Data block:
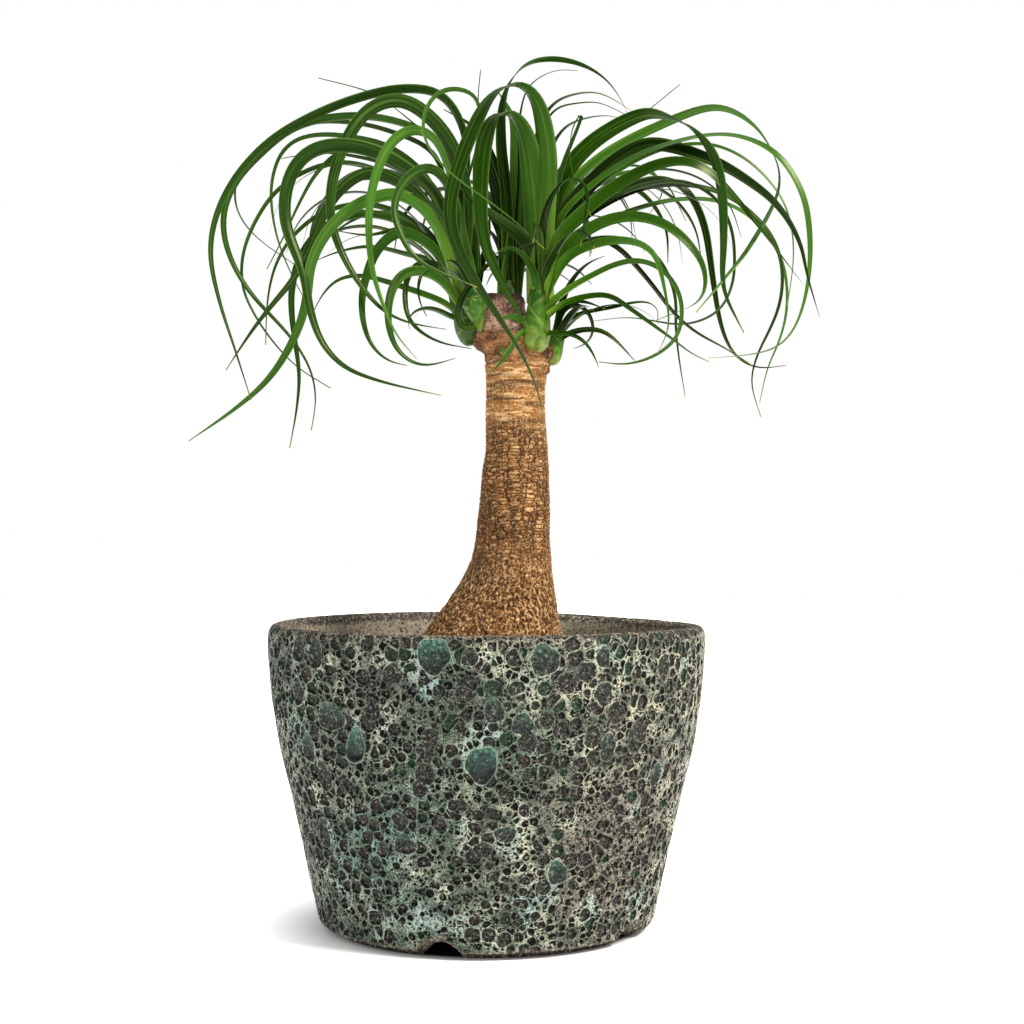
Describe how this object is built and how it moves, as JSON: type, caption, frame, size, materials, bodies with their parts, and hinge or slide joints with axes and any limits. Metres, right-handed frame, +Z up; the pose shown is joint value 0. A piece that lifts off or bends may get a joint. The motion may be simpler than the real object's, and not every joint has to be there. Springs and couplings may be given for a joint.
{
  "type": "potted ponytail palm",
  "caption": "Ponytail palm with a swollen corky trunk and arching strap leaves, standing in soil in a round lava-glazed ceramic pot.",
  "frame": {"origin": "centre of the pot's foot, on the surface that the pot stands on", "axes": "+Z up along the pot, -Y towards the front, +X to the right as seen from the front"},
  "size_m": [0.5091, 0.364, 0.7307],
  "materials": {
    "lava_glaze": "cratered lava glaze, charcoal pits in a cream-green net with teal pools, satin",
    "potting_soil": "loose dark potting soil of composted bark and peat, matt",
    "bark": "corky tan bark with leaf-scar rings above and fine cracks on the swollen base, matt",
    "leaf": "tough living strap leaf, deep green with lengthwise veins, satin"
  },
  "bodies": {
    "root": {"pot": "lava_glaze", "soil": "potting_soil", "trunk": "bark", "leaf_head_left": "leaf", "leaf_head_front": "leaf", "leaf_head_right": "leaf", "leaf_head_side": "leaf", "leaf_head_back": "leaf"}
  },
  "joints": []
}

Task brief: Reproduce every line of the listing above in which the string "that" appears.

Output of the exercise:
Describe how this object is built and how it moves, as JSON: type, caption, frame, size, materials, bodies with their parts, and hinge or slide joints with axes and any limits. Metres, right-handed frame, +Z up; the pose shown is joint value 0. A piece that lifts off or bends may get a joint. The motion may be simpler than the real object's, and not every joint has to be there. Springs and couplings may be given for a joint.
  "frame": {"origin": "centre of the pot's foot, on the surface that the pot stands on", "axes": "+Z up along the pot, -Y towards the front, +X to the right as seen from the front"},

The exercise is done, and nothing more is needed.